**** Record excerpts

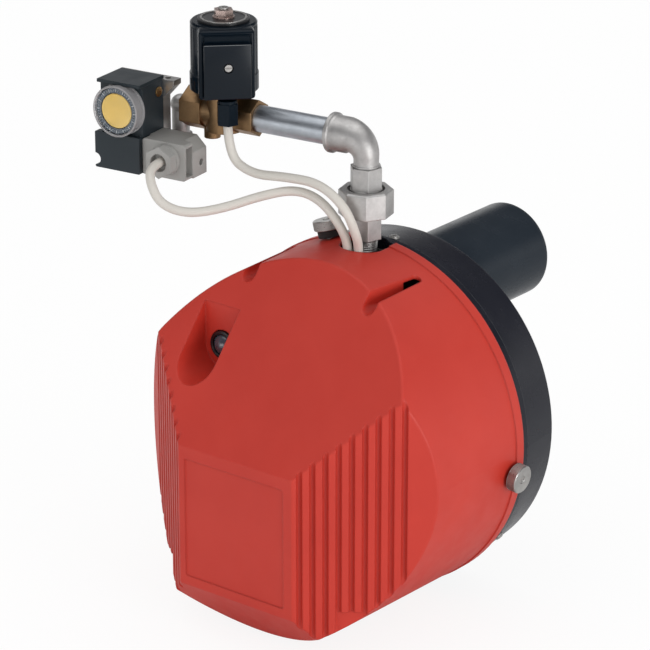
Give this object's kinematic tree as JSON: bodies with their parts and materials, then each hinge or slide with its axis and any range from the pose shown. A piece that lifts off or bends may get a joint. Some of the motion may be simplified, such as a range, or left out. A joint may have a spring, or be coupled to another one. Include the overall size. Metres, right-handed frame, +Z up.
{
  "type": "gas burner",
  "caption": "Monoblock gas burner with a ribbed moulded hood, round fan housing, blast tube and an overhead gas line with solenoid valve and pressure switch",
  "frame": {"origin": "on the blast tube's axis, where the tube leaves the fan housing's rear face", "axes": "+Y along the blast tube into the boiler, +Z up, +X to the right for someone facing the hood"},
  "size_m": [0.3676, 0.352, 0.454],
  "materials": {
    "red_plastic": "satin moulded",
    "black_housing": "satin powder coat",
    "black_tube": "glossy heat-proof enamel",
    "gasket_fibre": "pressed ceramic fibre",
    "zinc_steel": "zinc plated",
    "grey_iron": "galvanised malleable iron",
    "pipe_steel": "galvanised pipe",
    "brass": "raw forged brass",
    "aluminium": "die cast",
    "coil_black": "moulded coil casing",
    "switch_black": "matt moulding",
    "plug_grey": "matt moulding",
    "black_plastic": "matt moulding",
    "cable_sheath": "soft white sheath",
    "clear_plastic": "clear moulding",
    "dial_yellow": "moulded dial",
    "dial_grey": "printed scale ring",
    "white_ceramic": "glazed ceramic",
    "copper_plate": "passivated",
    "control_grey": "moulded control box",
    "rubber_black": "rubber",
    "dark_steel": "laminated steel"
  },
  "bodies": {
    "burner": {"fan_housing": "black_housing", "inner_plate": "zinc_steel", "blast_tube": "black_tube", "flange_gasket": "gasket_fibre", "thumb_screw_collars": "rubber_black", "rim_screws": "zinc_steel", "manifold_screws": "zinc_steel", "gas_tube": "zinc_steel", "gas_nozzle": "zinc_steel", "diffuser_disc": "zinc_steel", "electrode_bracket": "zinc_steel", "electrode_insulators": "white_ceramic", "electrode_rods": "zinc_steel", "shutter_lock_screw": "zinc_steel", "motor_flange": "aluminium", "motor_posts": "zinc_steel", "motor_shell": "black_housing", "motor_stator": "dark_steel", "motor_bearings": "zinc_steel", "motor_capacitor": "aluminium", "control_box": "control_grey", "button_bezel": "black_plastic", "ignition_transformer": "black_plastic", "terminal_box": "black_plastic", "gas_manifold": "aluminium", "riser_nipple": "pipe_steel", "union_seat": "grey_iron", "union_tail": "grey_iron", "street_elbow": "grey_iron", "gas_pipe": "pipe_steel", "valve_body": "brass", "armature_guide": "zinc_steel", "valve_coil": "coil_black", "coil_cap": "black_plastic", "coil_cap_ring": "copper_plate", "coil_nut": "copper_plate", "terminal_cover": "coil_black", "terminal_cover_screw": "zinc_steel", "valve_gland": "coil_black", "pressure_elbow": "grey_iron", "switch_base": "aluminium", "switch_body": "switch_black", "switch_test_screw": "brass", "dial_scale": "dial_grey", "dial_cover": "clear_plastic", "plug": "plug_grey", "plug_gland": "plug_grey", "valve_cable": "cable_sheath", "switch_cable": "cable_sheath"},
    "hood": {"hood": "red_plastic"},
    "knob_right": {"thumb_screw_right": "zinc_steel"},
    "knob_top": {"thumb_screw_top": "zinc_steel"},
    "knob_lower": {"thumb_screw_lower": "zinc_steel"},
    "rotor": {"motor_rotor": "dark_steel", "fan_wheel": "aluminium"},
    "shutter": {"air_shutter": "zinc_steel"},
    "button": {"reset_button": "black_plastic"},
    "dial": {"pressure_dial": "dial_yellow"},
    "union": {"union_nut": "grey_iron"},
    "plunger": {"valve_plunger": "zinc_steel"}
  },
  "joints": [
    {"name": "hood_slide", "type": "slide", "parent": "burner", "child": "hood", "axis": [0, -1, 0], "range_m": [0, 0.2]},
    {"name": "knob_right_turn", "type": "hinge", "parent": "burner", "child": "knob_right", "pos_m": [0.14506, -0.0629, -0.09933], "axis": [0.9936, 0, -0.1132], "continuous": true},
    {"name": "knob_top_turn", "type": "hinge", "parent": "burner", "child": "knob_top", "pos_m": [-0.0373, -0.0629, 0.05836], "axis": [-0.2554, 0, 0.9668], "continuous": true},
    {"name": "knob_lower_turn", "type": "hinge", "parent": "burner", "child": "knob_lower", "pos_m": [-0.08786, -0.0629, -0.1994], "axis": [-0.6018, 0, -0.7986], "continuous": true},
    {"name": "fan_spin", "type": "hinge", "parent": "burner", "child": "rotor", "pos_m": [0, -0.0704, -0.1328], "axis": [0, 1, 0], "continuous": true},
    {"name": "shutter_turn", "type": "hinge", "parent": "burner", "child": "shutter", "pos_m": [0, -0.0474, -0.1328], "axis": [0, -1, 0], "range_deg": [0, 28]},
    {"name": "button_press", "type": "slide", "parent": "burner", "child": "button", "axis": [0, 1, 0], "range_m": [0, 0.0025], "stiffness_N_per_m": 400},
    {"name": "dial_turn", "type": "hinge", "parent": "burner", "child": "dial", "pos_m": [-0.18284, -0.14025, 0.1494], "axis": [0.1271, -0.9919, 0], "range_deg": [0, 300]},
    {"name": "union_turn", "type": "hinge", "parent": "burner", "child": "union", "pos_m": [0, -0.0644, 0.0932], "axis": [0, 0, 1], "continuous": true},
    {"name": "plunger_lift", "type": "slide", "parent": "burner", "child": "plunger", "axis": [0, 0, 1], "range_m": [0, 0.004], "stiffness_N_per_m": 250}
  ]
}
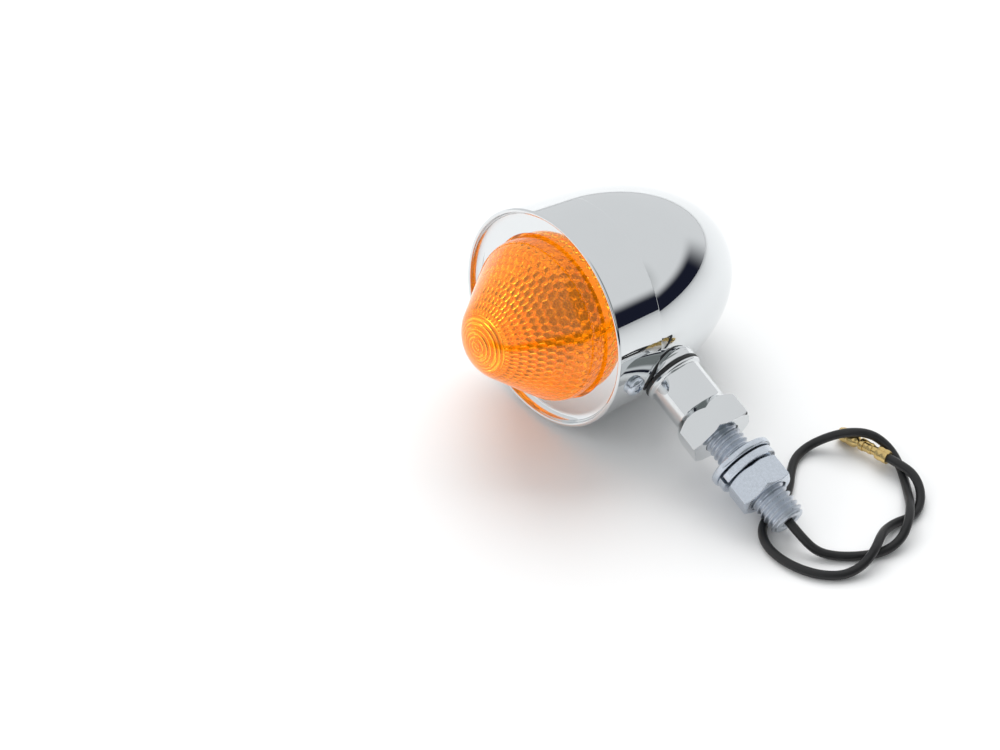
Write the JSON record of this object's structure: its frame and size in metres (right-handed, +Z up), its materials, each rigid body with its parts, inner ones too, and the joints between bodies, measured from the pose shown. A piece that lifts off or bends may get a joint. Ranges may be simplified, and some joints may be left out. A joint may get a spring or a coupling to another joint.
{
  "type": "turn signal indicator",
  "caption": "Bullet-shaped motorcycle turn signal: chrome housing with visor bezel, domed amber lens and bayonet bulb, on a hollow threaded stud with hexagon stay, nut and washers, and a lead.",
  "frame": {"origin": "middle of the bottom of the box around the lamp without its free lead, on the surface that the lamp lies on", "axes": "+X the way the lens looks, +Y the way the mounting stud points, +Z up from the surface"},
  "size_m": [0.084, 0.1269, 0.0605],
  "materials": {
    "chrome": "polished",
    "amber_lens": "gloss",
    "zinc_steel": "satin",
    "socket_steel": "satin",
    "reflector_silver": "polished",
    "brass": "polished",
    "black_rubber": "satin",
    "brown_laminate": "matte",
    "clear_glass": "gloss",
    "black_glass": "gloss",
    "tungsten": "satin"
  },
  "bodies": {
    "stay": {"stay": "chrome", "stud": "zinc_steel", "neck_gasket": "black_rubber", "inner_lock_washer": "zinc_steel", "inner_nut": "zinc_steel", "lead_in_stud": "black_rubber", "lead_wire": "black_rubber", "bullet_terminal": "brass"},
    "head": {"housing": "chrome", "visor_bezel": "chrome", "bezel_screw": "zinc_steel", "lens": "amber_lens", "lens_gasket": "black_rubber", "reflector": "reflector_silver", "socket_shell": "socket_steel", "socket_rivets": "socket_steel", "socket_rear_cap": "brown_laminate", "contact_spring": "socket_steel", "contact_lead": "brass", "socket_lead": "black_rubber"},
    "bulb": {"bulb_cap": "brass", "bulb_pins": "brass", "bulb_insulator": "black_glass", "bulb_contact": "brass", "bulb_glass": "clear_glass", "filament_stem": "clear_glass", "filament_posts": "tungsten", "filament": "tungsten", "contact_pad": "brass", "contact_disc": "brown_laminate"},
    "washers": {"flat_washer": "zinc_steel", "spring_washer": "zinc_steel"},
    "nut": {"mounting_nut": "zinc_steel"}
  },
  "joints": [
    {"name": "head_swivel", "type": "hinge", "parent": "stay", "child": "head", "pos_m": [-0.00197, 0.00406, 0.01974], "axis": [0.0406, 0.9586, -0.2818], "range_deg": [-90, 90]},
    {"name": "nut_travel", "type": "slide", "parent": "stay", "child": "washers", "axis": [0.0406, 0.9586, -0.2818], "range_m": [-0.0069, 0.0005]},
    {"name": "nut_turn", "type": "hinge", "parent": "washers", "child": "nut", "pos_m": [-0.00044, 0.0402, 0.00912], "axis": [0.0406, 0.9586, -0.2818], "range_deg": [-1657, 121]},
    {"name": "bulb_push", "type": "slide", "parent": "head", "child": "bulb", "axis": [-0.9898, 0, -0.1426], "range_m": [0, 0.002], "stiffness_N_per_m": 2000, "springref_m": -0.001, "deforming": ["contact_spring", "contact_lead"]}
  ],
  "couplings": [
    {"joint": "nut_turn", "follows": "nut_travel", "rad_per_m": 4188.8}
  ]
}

********
**** Record excerpts

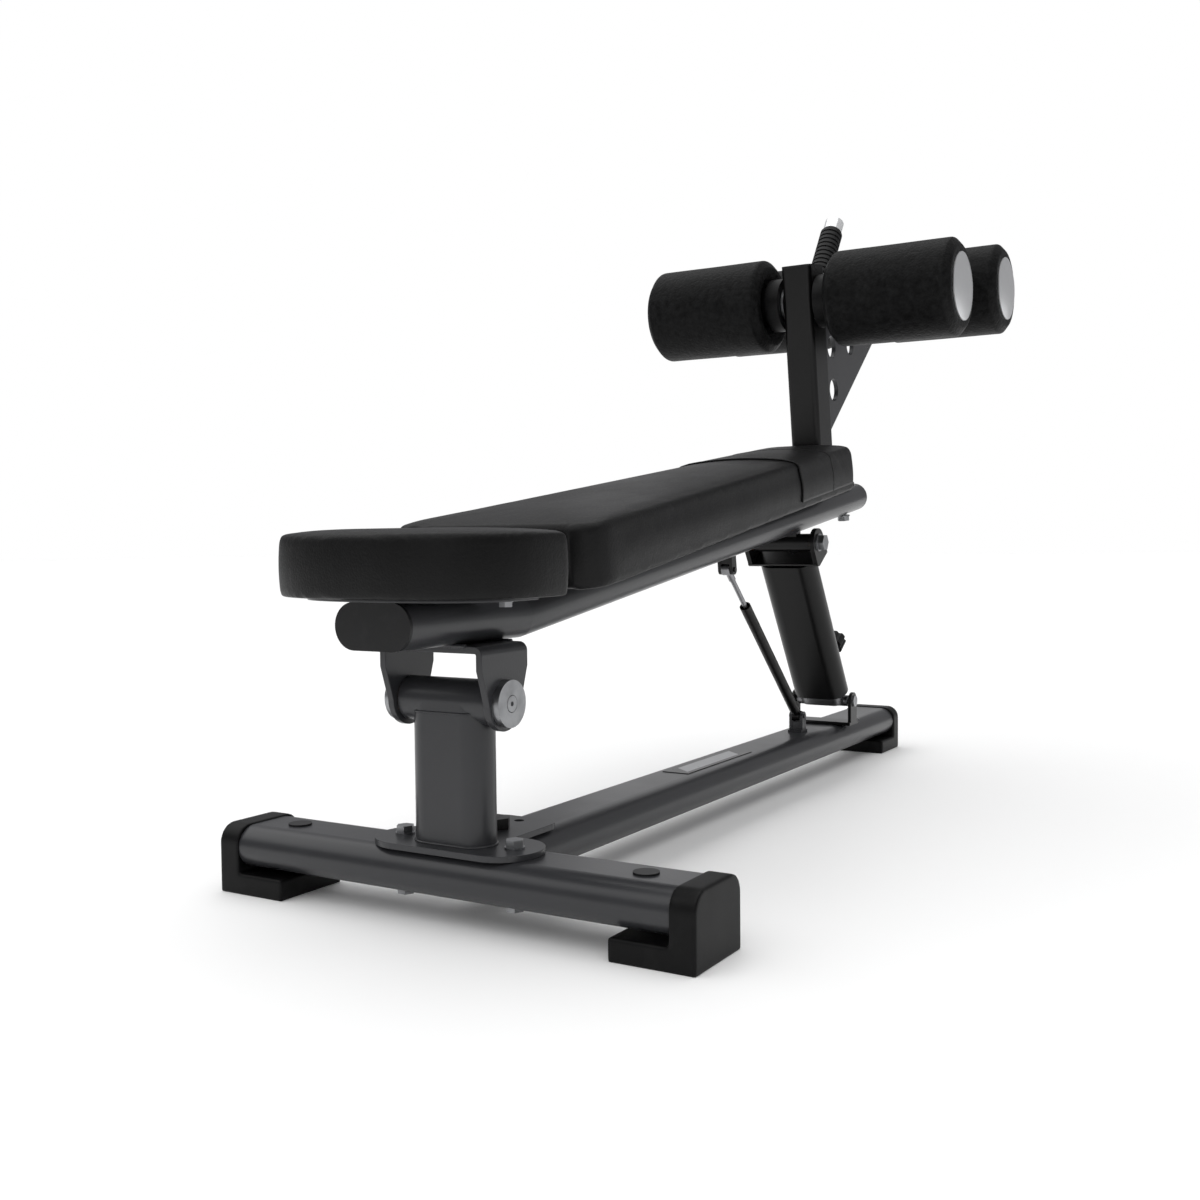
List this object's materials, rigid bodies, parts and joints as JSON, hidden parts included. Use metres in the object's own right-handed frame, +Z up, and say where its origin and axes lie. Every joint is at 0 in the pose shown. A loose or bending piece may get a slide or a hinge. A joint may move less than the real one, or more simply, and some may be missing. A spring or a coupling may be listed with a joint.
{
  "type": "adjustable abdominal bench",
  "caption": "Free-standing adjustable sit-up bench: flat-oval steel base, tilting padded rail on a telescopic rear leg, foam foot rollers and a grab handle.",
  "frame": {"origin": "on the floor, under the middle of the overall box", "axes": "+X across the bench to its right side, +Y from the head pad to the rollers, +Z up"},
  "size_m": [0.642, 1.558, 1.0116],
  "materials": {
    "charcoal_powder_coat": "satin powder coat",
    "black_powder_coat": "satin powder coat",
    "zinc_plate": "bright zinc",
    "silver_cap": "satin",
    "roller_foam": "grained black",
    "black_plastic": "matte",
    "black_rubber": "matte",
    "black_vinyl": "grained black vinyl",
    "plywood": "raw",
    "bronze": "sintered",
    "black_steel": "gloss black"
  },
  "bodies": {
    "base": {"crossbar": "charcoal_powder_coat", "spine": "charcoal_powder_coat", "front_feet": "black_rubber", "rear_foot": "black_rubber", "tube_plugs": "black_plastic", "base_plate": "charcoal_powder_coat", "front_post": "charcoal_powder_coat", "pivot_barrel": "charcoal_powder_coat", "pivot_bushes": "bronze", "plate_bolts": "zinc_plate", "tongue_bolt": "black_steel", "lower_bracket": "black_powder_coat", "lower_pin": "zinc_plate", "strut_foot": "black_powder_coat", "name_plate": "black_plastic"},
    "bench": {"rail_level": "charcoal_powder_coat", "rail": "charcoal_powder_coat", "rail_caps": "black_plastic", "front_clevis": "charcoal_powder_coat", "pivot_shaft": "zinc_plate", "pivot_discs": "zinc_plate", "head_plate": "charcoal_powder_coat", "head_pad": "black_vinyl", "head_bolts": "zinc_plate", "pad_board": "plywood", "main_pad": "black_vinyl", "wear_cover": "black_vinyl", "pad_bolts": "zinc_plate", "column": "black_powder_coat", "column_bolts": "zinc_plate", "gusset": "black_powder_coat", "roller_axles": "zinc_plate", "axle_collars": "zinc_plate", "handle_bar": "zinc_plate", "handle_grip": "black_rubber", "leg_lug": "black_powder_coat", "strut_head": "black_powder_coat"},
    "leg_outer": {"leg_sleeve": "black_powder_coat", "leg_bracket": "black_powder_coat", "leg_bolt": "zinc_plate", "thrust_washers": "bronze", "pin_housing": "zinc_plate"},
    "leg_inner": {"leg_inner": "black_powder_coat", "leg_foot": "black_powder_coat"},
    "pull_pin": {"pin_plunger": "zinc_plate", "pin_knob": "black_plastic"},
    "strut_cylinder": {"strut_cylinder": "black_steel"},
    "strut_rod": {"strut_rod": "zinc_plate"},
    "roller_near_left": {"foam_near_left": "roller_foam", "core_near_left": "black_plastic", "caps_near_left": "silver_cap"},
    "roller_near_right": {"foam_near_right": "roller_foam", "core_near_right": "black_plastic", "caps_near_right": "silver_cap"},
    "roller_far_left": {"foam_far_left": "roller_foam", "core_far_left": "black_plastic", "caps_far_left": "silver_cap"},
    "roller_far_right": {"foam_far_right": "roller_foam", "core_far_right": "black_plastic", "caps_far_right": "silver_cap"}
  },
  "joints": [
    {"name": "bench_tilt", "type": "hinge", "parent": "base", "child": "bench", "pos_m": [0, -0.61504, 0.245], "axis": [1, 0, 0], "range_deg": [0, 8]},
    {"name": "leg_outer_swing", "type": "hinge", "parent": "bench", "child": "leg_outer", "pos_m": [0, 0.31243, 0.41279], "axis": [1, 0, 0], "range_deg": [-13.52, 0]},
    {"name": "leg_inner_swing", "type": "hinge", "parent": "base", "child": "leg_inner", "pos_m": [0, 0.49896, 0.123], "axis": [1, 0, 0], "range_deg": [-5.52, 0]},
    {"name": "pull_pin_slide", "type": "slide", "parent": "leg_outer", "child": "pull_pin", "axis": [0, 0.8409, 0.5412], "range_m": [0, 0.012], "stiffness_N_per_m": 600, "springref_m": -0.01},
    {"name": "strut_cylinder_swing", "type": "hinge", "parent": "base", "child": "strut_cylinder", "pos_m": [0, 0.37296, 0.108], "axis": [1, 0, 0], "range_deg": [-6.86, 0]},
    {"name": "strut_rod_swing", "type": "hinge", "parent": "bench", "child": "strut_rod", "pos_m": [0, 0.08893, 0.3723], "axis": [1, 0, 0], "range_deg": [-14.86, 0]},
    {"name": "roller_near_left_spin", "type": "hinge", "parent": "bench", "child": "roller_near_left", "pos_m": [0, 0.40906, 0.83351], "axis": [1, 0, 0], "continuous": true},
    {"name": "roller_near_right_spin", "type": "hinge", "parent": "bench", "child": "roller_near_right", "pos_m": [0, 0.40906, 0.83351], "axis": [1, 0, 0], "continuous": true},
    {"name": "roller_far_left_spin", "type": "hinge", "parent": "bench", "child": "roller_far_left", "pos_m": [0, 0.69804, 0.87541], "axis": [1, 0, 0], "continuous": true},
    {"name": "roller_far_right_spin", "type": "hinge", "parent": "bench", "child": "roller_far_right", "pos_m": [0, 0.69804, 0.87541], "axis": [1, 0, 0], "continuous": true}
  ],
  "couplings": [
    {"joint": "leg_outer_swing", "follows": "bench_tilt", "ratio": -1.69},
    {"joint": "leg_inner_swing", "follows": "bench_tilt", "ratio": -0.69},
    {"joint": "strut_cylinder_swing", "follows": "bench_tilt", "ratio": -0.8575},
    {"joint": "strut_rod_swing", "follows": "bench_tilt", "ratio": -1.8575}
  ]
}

********

In the lines above, find each one with "piece" and list it.

Give this object's kinematic tree as JSON: bodies with their parts and materials, then each hinge or slide with its axis and any range from the pose shown. A piece that lifts off or bends may get a joint. Some of the motion may be simplified, such as a range, or left out. A joint may have a spring, or be coupled to another one. Include the overall size. Metres, right-handed frame, +Z up.
Write the JSON record of this object's structure: its frame and size in metres (right-handed, +Z up), its materials, each rigid body with its parts, inner ones too, and the joints between bodies, measured from the pose shown. A piece that lifts off or bends may get a joint. Ranges may be simplified, and some joints may be left out. A joint may get a spring or a coupling to another joint.
List this object's materials, rigid bodies, parts and joints as JSON, hidden parts included. Use metres in the object's own right-handed frame, +Z up, and say where its origin and axes lie. Every joint is at 0 in the pose shown. A loose or bending piece may get a slide or a hinge. A joint may move less than the real one, or more simply, and some may be missing. A spring or a coupling may be listed with a joint.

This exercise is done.